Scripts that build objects
______________________________

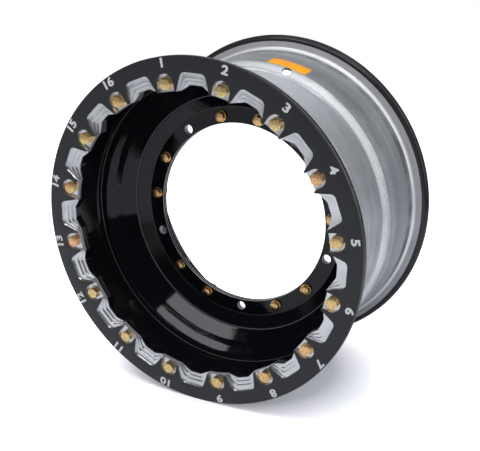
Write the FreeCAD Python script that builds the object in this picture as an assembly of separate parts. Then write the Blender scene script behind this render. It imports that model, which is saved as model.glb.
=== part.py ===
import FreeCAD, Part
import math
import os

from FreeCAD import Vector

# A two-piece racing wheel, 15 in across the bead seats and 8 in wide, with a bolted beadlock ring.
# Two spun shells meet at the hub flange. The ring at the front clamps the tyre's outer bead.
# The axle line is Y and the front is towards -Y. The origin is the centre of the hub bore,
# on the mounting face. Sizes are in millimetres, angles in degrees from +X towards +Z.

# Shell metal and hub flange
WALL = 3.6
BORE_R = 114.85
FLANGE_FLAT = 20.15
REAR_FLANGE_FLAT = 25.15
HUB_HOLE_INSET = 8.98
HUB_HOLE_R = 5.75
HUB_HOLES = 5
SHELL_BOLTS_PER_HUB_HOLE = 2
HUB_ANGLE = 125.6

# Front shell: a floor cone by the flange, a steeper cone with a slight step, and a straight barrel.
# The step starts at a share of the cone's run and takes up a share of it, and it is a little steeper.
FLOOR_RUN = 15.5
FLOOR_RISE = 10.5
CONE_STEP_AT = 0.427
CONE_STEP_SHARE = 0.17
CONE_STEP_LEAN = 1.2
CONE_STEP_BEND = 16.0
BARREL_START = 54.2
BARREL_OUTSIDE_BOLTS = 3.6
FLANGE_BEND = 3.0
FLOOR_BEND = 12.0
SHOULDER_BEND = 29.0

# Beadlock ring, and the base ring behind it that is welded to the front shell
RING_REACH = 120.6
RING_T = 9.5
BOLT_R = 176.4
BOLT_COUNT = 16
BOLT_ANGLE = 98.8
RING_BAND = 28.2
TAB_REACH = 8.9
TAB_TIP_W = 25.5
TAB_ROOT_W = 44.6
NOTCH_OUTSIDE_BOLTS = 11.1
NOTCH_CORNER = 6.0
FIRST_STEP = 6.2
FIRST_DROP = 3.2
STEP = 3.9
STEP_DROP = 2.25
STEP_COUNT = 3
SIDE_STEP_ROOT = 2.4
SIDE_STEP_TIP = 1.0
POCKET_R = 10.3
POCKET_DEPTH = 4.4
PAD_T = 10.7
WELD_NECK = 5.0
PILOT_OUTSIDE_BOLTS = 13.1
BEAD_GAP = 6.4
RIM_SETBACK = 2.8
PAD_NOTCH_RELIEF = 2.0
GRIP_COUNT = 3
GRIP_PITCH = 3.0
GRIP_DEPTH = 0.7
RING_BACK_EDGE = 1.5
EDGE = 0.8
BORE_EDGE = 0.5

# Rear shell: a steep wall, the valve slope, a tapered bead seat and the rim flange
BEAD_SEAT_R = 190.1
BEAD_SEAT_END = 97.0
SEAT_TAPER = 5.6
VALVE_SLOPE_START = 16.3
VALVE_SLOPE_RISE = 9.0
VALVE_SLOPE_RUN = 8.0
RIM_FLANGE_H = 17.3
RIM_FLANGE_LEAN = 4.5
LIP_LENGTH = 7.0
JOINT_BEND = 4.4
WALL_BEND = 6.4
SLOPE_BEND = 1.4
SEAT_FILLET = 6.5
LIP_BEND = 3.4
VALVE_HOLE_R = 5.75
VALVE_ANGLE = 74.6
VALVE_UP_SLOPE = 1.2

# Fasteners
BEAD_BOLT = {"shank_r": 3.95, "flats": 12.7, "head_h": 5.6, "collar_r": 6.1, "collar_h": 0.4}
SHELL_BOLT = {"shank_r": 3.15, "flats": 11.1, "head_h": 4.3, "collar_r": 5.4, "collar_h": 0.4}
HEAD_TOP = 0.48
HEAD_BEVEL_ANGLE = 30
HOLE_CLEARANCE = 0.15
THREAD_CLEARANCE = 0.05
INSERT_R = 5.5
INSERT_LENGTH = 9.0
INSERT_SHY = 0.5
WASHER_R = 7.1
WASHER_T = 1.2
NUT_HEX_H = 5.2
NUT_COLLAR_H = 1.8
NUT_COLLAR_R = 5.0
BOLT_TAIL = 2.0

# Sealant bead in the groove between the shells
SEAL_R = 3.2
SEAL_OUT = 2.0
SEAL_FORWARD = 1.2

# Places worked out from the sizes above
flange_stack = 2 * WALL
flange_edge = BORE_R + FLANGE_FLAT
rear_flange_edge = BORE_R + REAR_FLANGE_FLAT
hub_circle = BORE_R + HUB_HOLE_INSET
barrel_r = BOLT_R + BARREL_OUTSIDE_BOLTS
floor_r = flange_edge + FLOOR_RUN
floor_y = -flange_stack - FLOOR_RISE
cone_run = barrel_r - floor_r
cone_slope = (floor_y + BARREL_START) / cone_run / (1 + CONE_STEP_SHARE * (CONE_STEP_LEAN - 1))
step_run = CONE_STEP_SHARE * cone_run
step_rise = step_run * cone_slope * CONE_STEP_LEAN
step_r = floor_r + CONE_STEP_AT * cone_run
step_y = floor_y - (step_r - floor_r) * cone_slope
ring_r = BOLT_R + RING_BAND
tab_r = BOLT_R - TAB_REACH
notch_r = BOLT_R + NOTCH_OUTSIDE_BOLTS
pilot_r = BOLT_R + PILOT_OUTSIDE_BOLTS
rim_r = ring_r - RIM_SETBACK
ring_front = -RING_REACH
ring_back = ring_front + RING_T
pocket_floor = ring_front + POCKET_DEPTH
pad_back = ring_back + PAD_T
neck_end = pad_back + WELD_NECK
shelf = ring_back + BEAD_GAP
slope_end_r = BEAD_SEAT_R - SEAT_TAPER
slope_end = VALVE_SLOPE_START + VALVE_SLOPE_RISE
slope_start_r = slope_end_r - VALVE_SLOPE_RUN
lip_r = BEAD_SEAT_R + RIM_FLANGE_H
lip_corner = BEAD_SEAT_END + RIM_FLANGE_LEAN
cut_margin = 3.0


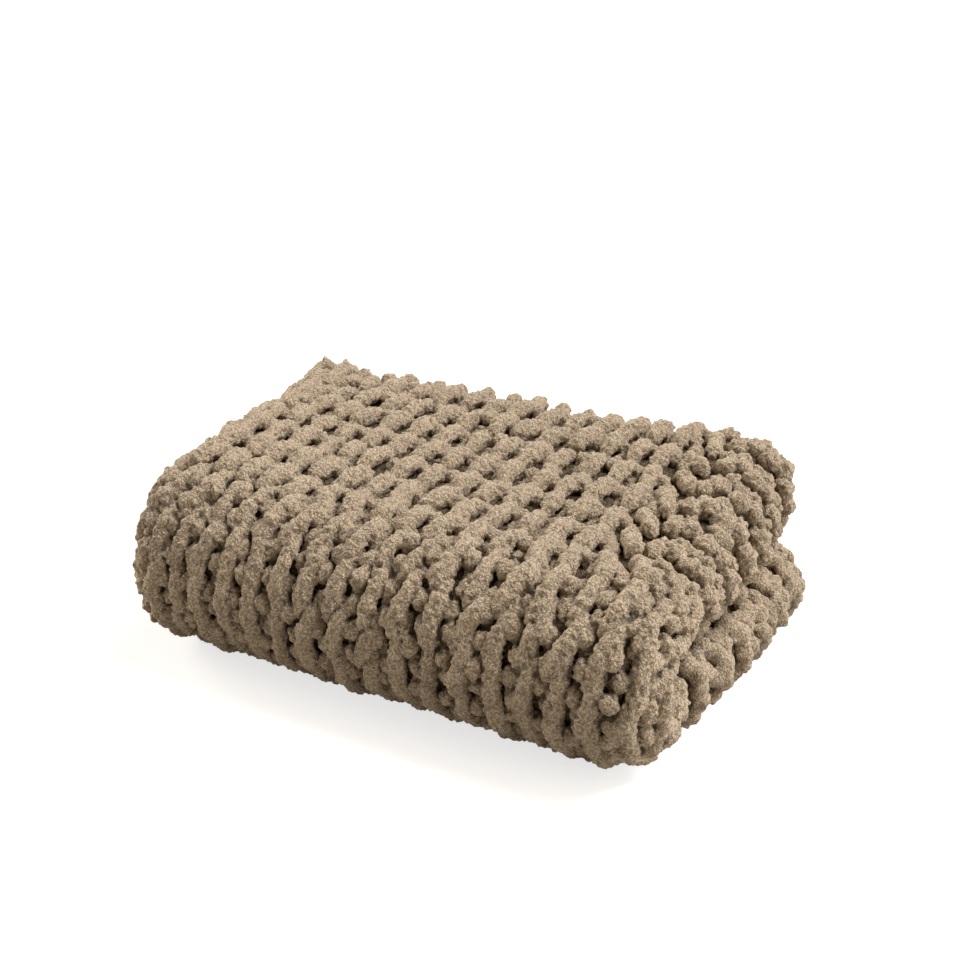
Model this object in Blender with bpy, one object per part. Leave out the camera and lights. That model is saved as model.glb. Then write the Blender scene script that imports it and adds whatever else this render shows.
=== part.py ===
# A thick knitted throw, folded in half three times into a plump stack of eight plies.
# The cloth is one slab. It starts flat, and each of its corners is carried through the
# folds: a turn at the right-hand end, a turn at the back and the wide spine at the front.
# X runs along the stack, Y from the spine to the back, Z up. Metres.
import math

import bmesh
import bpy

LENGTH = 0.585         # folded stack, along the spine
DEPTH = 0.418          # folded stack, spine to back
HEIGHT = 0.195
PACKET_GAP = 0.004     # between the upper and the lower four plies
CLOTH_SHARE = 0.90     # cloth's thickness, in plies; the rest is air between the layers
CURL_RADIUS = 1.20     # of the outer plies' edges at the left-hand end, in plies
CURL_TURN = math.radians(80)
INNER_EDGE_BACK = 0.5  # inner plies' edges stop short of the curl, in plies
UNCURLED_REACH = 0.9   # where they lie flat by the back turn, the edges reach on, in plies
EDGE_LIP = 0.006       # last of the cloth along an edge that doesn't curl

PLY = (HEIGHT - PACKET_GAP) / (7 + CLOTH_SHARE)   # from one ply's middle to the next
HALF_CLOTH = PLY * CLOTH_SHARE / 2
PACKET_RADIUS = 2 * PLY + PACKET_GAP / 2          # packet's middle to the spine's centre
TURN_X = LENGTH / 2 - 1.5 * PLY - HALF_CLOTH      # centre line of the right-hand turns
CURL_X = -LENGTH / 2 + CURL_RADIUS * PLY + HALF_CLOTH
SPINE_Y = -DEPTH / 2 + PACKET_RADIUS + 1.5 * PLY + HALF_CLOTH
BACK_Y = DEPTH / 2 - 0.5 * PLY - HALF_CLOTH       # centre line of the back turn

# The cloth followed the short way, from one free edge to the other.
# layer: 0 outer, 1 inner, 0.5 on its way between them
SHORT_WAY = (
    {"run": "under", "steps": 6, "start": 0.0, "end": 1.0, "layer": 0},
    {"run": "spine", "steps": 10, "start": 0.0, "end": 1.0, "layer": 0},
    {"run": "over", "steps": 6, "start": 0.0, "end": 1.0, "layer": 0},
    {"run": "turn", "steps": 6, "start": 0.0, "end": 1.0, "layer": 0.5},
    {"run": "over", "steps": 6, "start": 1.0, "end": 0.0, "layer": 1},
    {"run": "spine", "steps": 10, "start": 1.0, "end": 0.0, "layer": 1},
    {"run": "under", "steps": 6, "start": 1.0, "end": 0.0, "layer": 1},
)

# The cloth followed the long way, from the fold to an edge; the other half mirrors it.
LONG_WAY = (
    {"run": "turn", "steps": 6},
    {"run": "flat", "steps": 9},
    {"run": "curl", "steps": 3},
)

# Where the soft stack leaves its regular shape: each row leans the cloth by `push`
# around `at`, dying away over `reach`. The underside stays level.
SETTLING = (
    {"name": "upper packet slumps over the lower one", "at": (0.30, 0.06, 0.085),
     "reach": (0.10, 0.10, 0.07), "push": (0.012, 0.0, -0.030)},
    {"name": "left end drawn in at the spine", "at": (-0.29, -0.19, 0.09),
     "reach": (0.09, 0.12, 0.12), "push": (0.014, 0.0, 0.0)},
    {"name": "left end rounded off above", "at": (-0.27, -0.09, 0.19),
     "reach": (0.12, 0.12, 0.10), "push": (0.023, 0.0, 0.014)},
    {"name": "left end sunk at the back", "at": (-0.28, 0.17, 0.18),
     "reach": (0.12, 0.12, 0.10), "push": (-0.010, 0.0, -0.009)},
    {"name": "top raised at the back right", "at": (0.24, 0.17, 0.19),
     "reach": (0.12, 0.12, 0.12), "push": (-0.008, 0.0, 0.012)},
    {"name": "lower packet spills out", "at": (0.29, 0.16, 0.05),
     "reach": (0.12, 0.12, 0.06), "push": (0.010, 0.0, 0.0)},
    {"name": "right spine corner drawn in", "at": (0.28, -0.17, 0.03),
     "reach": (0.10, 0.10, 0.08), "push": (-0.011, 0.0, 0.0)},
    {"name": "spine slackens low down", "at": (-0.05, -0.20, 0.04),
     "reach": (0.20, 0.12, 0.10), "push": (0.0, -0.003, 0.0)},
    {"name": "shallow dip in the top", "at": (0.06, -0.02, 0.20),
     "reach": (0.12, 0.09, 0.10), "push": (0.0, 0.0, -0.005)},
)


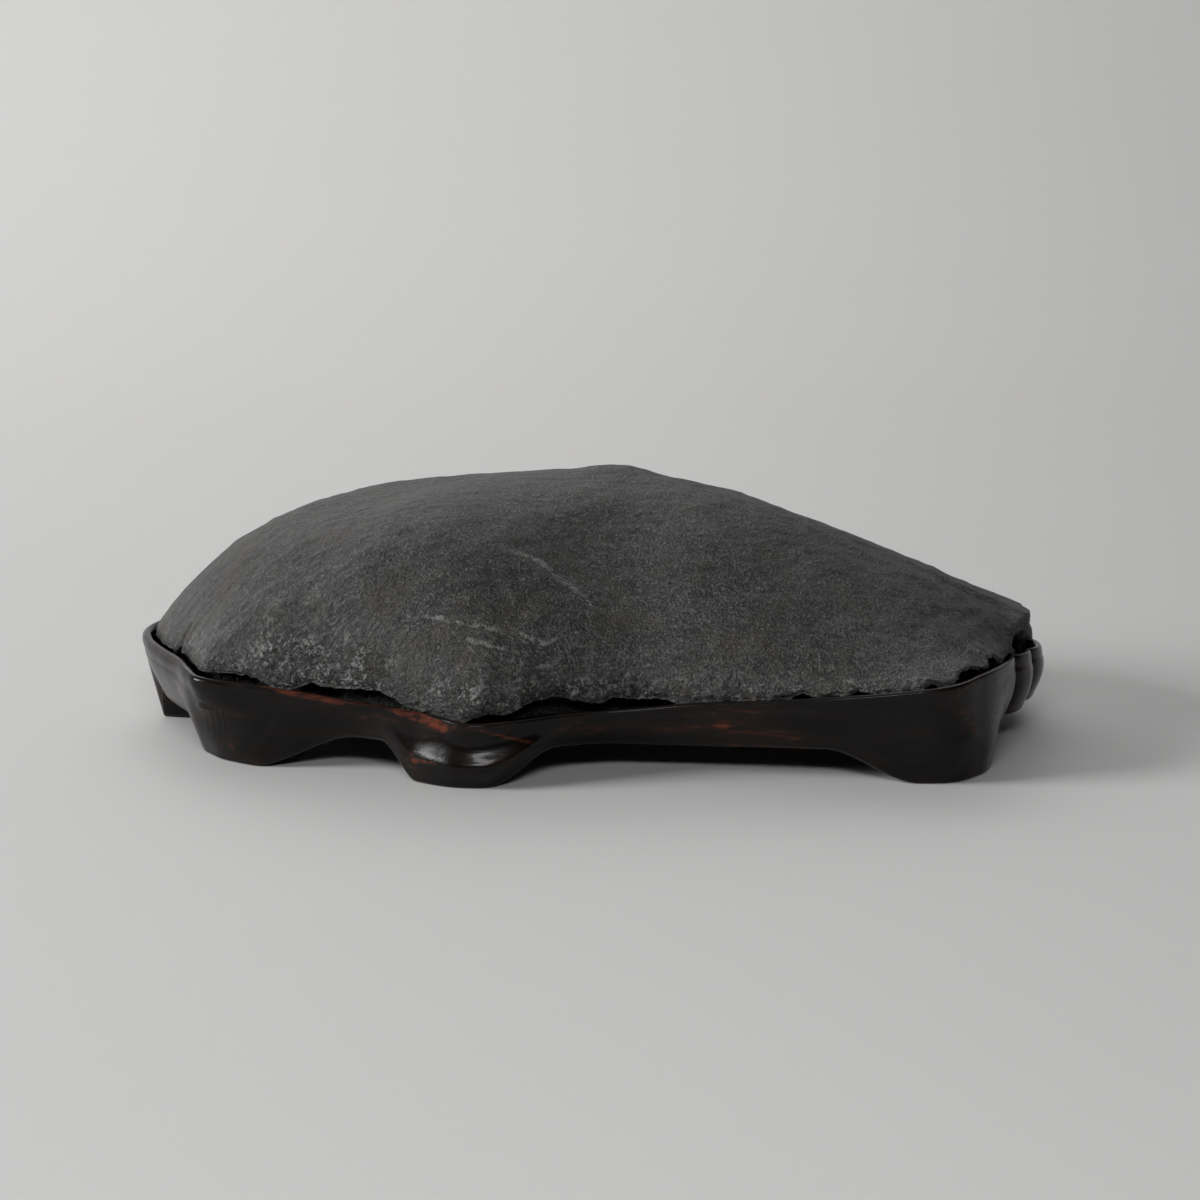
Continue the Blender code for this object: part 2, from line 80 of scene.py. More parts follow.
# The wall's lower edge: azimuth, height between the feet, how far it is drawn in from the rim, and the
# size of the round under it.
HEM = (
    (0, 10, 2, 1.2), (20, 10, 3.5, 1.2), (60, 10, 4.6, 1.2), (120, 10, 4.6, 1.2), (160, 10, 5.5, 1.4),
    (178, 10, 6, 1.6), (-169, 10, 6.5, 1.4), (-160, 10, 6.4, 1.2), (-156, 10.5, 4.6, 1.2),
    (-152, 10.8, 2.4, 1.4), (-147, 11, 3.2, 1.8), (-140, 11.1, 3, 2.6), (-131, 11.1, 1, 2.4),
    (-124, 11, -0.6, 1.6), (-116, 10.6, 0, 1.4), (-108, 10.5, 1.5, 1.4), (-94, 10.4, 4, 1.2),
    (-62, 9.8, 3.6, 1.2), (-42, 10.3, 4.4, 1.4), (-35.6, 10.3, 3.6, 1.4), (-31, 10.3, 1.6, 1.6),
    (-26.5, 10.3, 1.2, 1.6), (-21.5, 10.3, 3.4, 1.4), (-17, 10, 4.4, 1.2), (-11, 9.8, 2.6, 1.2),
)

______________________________

Up to and including the line with "from FreeCAD import Vector", repeat the data exactly, starting from its first line; nothing else belongs in the response.

The answer
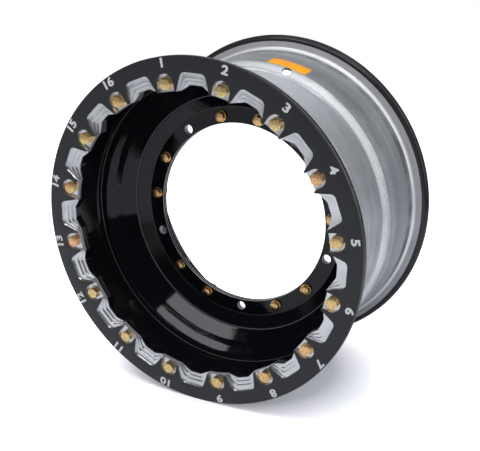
Write the FreeCAD Python script that builds the object in this picture as an assembly of separate parts. Then write the Blender scene script behind this render. It imports that model, which is saved as model.glb.
=== part.py ===
import FreeCAD, Part
import math
import os

from FreeCAD import Vector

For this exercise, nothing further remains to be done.